What KC no longer has is its first-round choice next year, which went in the deal that also saw the Bills get a third-rounder on Friday.

Nine of the first 10 picks were underclassmen.

Watson, another junior who led Clemson to the national title, landed with the Texans after they moved from 25 to 12, and included their No. 1 selection in 2018 in the trade with the Browns. Houston got out of the big contract it gave Brock Osweiler as a free agent last year by dealing him to Cleveland earlier this offseason.

“You’re trying to anticipate what’s going to happen,” Texans GM Rick Smith said. “The foundation for this move was laid earlier with Sashi (Brown, Cleveland’s VP of football operations). You’ve got all kinds of scenarios that you have to run to be prepared, because as much as you think you’re prepared when the draft starts, it’s such a fluid process that you’ve got to be able to react, and the only way to do that is to be in some respects prepared.”

Surprisingly, no one from Alabama was chosen until cornerback Marlon Humphrey went 16th to Baltimore.

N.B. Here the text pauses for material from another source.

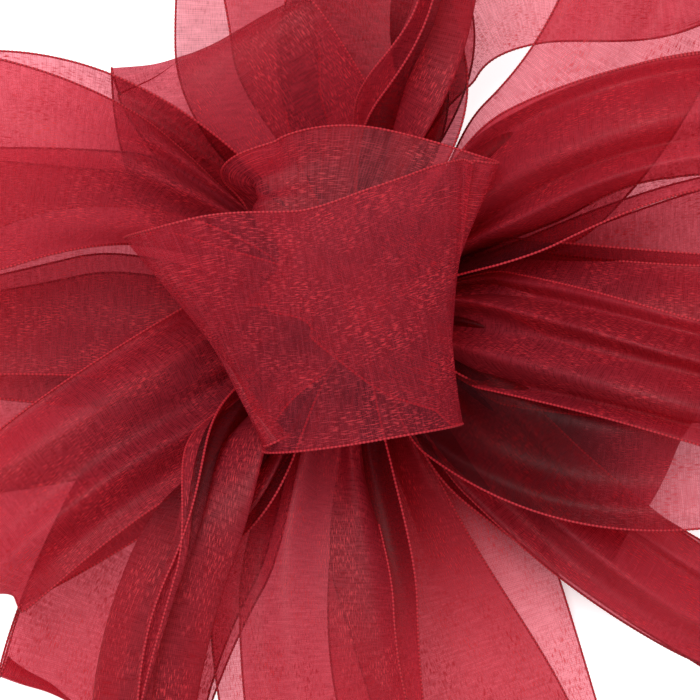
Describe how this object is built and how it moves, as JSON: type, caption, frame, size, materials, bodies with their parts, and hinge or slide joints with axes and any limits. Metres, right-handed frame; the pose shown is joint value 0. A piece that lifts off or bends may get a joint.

Two more Crimson Tide players went in the next three picks: DE Jonathan Allen to Washington and tight end O.J. Howard to Tampa Bay.

T.J. Watt of Wisconsin, brother of three-time NFL Defensive Player of the Year J.J. Watt of Houston, was selected by Pittsburgh.

New Orleans, which chose Ohio State cornerback Marshon Lattimore earlier, concluded the round with Wisconsin tackle Ryan Ramczyk.